Plaintiff next contends that she presented sufficient evidence to sustain her cause of action, even without Robert Tonge's testimony, arguing that the documentary evidence made out a prima facie case, citing Holmes v. Vigue, 133 Me. 50, 55, 173 A. 816, 818-19 (1934). That evidence the ledger entries, promissory note, tax returns and balance sheetswere all prepared under the supervision of either Robert Tonge as corporate treasurer or Donald Smith, the plaintiff's father who did not testify. The trial justice did not articulate his reasons for finding that evidence unpersuasive or insufficient to satisfy plaintiff's burden of proof. Nor did plaintiff request the trial justice to make specific findings of fact. This Court must assume, therefore, that the presiding justice found for the defendants on all issues of fact necessary to his ultimate conclusion. Harmon v. Emerson, Me., 425 A.2d 978, 981 (1981).

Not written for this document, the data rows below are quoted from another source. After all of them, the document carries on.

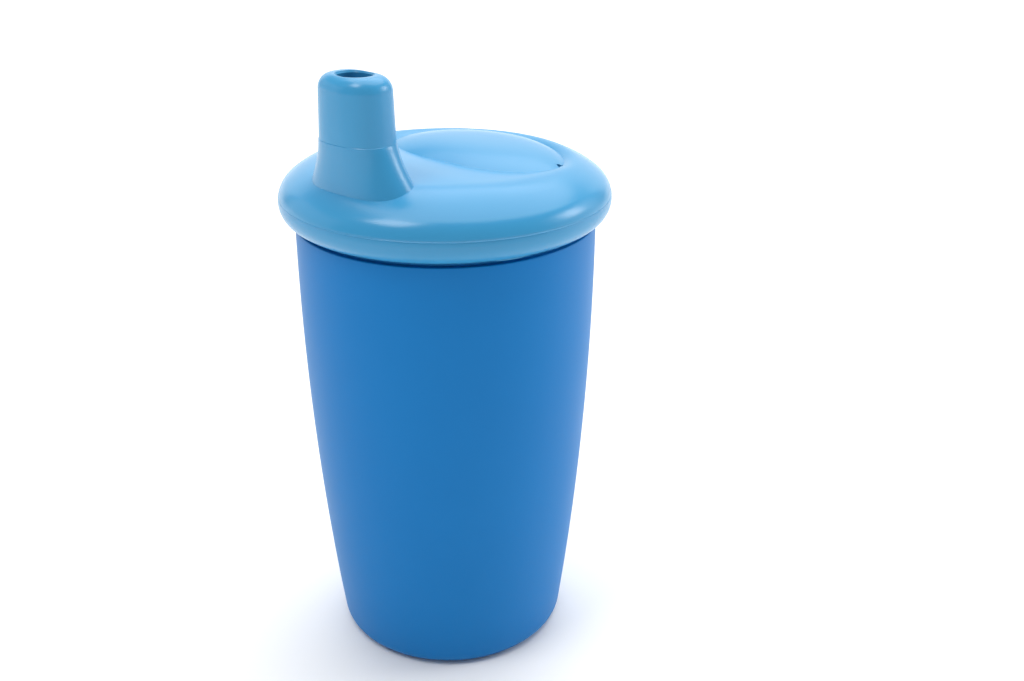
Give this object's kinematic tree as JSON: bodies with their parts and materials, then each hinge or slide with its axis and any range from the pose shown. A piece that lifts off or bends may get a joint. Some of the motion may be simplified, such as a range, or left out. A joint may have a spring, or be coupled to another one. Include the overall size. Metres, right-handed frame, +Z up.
{
  "type": "sippy cup",
  "caption": "Tapered tumbler with a screw lid that carries an oval drinking spout, a slit valve under it and a small vent valve.",
  "frame": {"origin": "centre of the base, on the surface that the cup stands on", "axes": "+Z up along the cup's axis; the spout stands on the -X side of the lid"},
  "size_m": [0.08, 0.08, 0.1494],
  "materials": {
    "tumbler_plastic": "satin moulded polypropylene, deep blue",
    "lid_plastic": "semi-gloss moulded polypropylene, light sky blue",
    "seal_silicone": "soft translucent white silicone",
    "holder_plastic": "matt moulded polypropylene, white",
    "valve_silicone": "soft translucent silicone"
  },
  "bodies": {
    "tumbler": {"tumbler": "tumbler_plastic"},
    "screw_link": {"lid_seal": "seal_silicone"},
    "lid": {"lid": "lid_plastic"},
    "valve": {"valve_holder": "holder_plastic", "slit_valve": "valve_silicone", "retaining_ring": "holder_plastic"},
    "vent": {"vent_valve": "valve_silicone"}
  },
  "joints": [
    {"name": "lid_rise", "type": "slide", "parent": "tumbler", "child": "screw_link", "axis": [0, 0, 1], "range_m": [0, 0.012]},
    {"name": "lid_turn", "type": "hinge", "parent": "screw_link", "child": "lid", "pos_m": [0, 0, 0.1165], "axis": [0, 0, 1], "range_deg": [0, 360]},
    {"name": "valve_pull", "type": "slide", "parent": "lid", "child": "valve", "axis": [0, 0, -1], "range_m": [0, 0.012]},
    {"name": "vent_pull", "type": "slide", "parent": "lid", "child": "vent", "axis": [0, 0, -1], "range_m": [0, 0.006]}
  ],
  "couplings": [
    {"joint": "lid_rise", "follows": "lid_turn", "m_per_rad": 0.0019099}
  ]
}
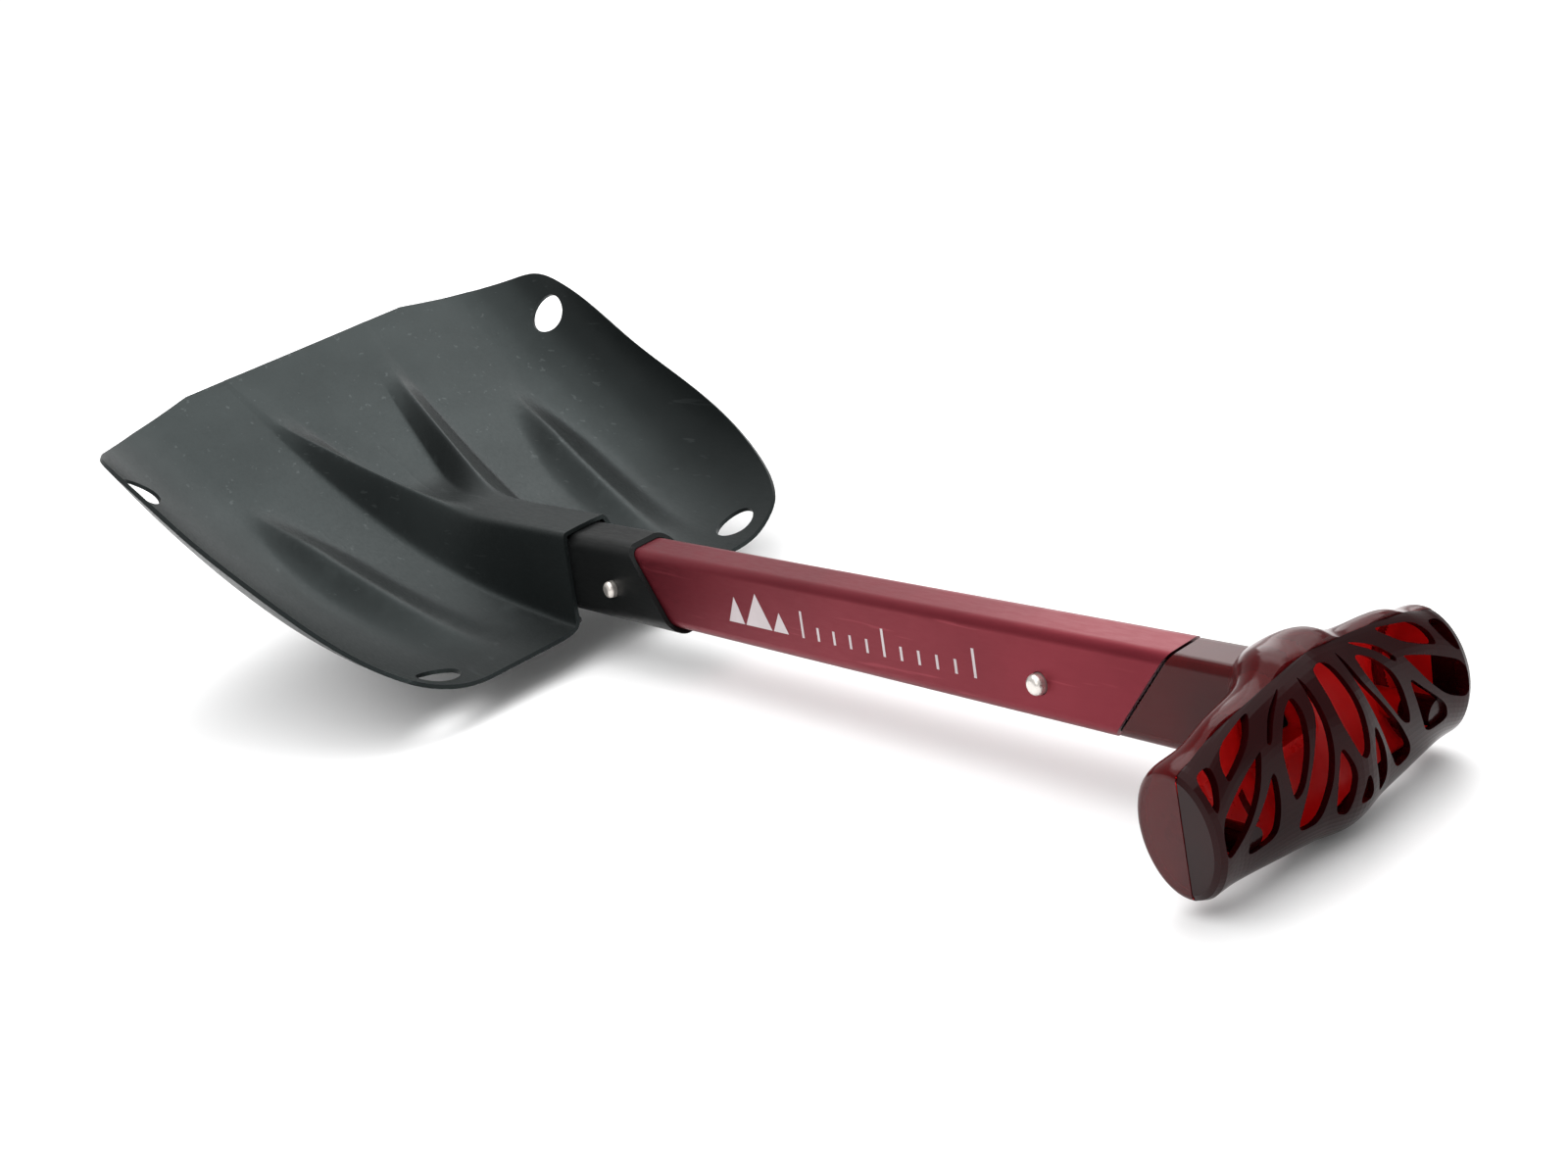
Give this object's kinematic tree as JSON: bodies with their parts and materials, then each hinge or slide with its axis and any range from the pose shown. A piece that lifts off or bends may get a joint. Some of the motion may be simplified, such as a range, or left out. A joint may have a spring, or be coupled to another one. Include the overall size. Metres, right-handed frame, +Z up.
{
  "type": "avalanche shovel",
  "caption": "Compact snow shovel: pressed metal scoop with turned-up sides and lash holes, a detachable telescoping trapezoid shaft with snap buttons, and a hollow T grip.",
  "frame": {"origin": "under the middle of the whole shovel at its lowest level, in the plane that halves the blade", "axes": "+X runs along the shaft from the blade to the grip, +Z is up out of the scoop's hollow side, +Y to the left of someone looking along the shaft towards the grip"},
  "size_m": [0.6908, 0.2516, 0.1288],
  "materials": {
    "anodised_blade": "satin dark anodised, with a fine sheen",
    "black_socket": "satin black anodised",
    "weld_metal": "rippled dark weld",
    "red_anodised_tube": "satin red anodised",
    "silver_tube": "fine brushed",
    "black_plastic": "matt moulded",
    "spring_steel": "bright rolled strip",
    "button_chrome": "polished",
    "red_grip_plastic": "glossy, slightly translucent red",
    "screw_steel": "zinc plated",
    "rivet_aluminium": "plain"
  },
  "bodies": {
    "blade_assembly": {"blade": "anodised_blade", "socket": "black_socket", "socket_weld_beads": "weld_metal"},
    "lower_shaft": {"lower_shaft_tube": "red_anodised_tube", "lower_shaft_plug": "black_plastic", "shaft_guide_bushing": "black_plastic", "socket_snap_spring": "spring_steel"},
    "socket_button": {"socket_button": "button_chrome"},
    "upper_shaft": {"upper_shaft_tube": "silver_tube", "upper_shaft_glide": "black_plastic", "stow_snap_spring": "spring_steel", "extension_snap_spring": "spring_steel", "grip_front_shell": "red_grip_plastic", "grip_palm_shell": "red_grip_plastic", "grip_screws": "screw_steel", "neck_rivets": "rivet_aluminium"},
    "stow_button": {"stow_button": "button_chrome"},
    "extension_button": {"extension_button": "button_chrome"}
  },
  "joints": [
    {"name": "shaft_release", "type": "slide", "parent": "blade_assembly", "child": "lower_shaft", "axis": [1, 0, 0], "range_m": [0, 0.12]},
    {"name": "shaft_extend", "type": "slide", "parent": "lower_shaft", "child": "upper_shaft", "axis": [1, 0, 0], "range_m": [0, 0.194]},
    {"name": "socket_button_press", "type": "slide", "parent": "lower_shaft", "child": "socket_button", "axis": [0, 0.9818, -0.1898], "range_m": [0, 0.0058], "stiffness_N_per_m": 1500, "springref_m": -0.002, "deforming": ["socket_snap_spring", "socket_button"]},
    {"name": "stow_button_press", "type": "slide", "parent": "upper_shaft", "child": "stow_button", "axis": [0, 0.9818, -0.1898], "range_m": [0, 0.006], "stiffness_N_per_m": 1500, "springref_m": -0.002, "deforming": ["stow_snap_spring", "stow_button"]},
    {"name": "extension_button_press", "type": "slide", "parent": "upper_shaft", "child": "extension_button", "axis": [0, -0.9818, 0.1898], "range_m": [0, 0.0055], "stiffness_N_per_m": 1500, "deforming": ["extension_snap_spring", "extension_button"]}
  ]
}
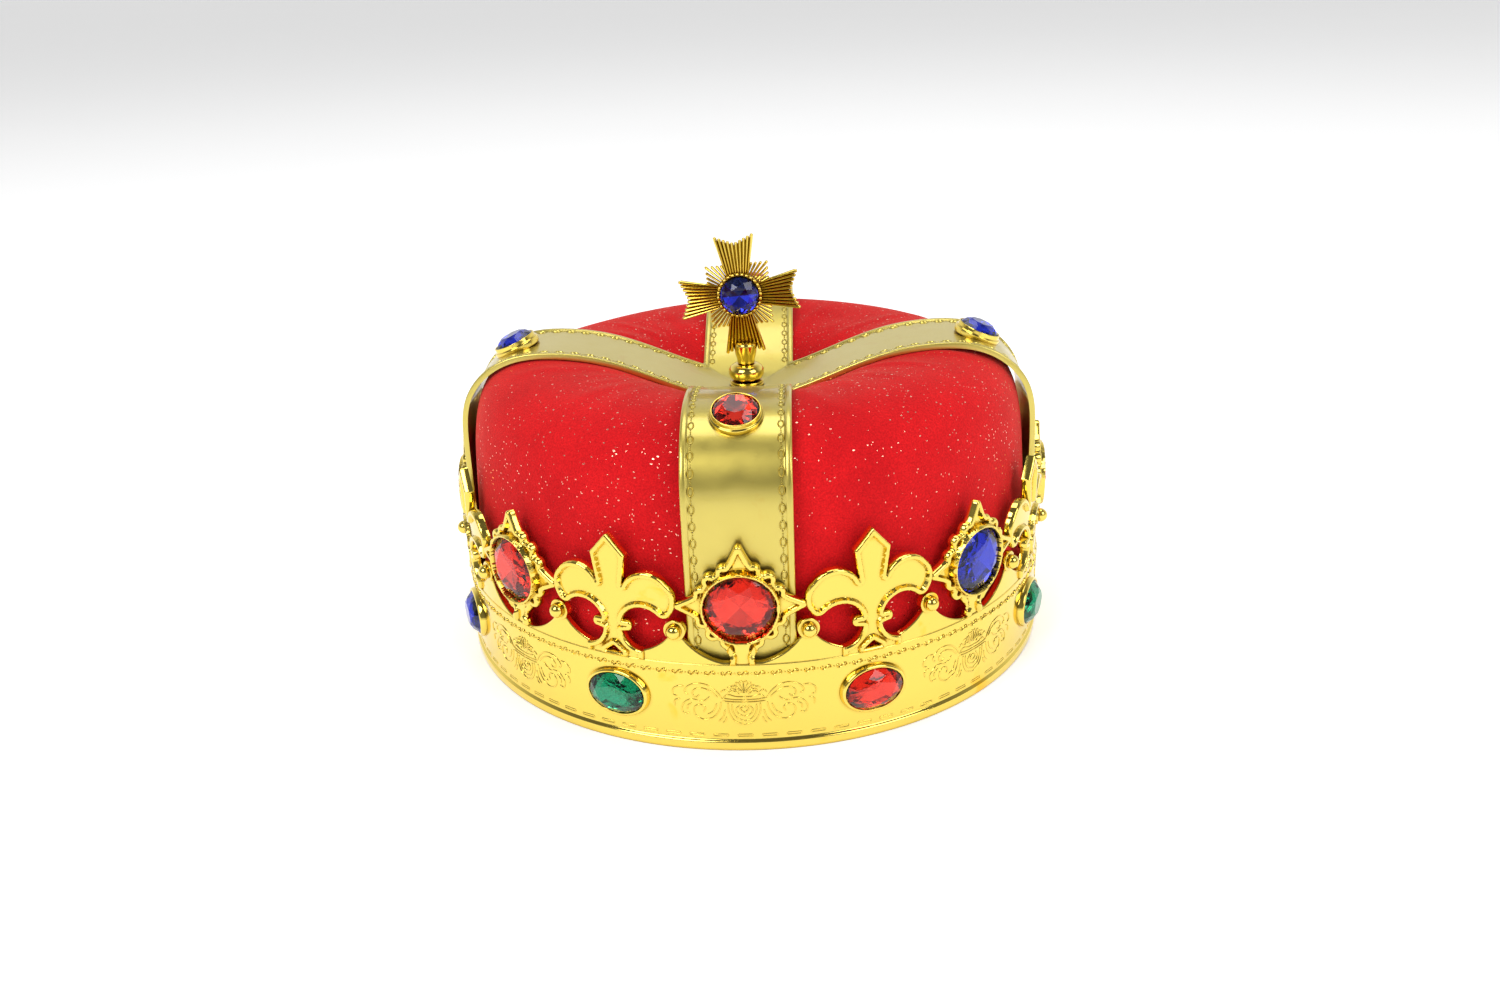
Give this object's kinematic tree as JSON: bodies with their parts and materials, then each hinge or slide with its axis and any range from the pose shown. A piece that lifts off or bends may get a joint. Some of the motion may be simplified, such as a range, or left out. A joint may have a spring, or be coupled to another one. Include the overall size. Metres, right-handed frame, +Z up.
{
  "type": "crown",
  "caption": "Costume royal crown: moulded gold band with a fleur-de-lis and gem-set star fringe, crossed arches over a puffed red velvet cap, and a cross finial that turns.",
  "frame": {"origin": "on the crown's axis, in the plane of the rim's bottom edge", "axes": "+Z up along the crown's axis, -Y towards the crown's front"},
  "size_m": [0.2024, 0.2024, 0.1308],
  "materials": {
    "bright_gold": "bright gold metallised moulded plastic",
    "satin_gold": "satin gold metallised moulded plastic",
    "red_gem": "faceted foil-backed acrylic",
    "blue_gem": "faceted foil-backed acrylic",
    "green_gem": "faceted foil-backed acrylic",
    "red_velvet": "short-pile velvet with fine glitter",
    "lining_cloth": "plain non-woven lining",
    "sweatband_ribbon": "ribbed ribbon",
    "white_plastic": "moulded",
    "rivet_brass": "polished",
    "fastener_steel": "zinc plated"
  },
  "bodies": {
    "root": {"rim_band": "bright_gold", "band_rivets": "rivet_brass", "cross_strap": "satin_gold", "strap_pins": "white_plastic", "velvet_cap": "red_velvet", "cap_lining": "lining_cloth", "sweatband": "sweatband_ribbon", "finial_washer": "fastener_steel", "arch_gem_setting_front": "bright_gold", "arch_gem_front": "red_gem", "arch_gem_setting_right": "bright_gold", "arch_gem_right": "blue_gem", "arch_gem_setting_back": "bright_gold", "arch_gem_back": "red_gem", "arch_gem_setting_left": "bright_gold", "arch_gem_left": "blue_gem", "star_gem_front": "red_gem", "star_gem_front_right": "blue_gem", "star_gem_right": "red_gem", "star_gem_back_right": "blue_gem", "star_gem_back": "red_gem", "star_gem_back_left": "red_gem", "star_gem_left": "blue_gem", "star_gem_front_left": "red_gem", "oval_gem_front_right": "red_gem", "oval_gem_right_front": "green_gem", "oval_gem_right_back": "blue_gem", "oval_gem_back_right": "red_gem", "oval_gem_back_left": "green_gem", "oval_gem_left_back": "red_gem", "oval_gem_left_front": "blue_gem", "oval_gem_front_left": "green_gem"},
    "finial": {"finial_screw": "fastener_steel", "finial_collar": "bright_gold", "finial_knob": "bright_gold", "finial_stem": "bright_gold", "finial_cross": "bright_gold", "finial_gem": "blue_gem"}
  },
  "joints": [
    {"name": "finial_turn", "type": "hinge", "parent": "root", "child": "finial", "pos_m": [0, 0, 0.08], "axis": [0, 0, 1], "continuous": true}
  ]
}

We have examined carefully the documents plaintiff introduced in evidence as tending to support her claim. Without going into detail, suffice it to say that the trial court would not have acted unreasonably in deciding that those particular documents did not establish the origin or existence of the contested debt or independently corroborate Robert Tonge's testimony. Similarly, the trial court could have rationally found that Norma Giroux's testimony did not independently establish plaintiff's cause of action; she testified that she made certain entries in a certain record denominated as a "ledger," but she did not confirm the actual existence of the original debt. This Court cannot hold, as a matter of law, that the presiding justice erred in concluding that plaintiff had failed to satisfy her burden of proof.

The entry is:

Judgment affirmed.

All concurring.

NOTES

[1] This case was consolidated for trial in Superior Court with Maine Mortgage Co. v. Tonge, CV-80-253. The two cases were consolidated for appeal, and oral argument on the appeals was heard the same day. For clarity, we have issued separate opinions. 448 A.2d 899.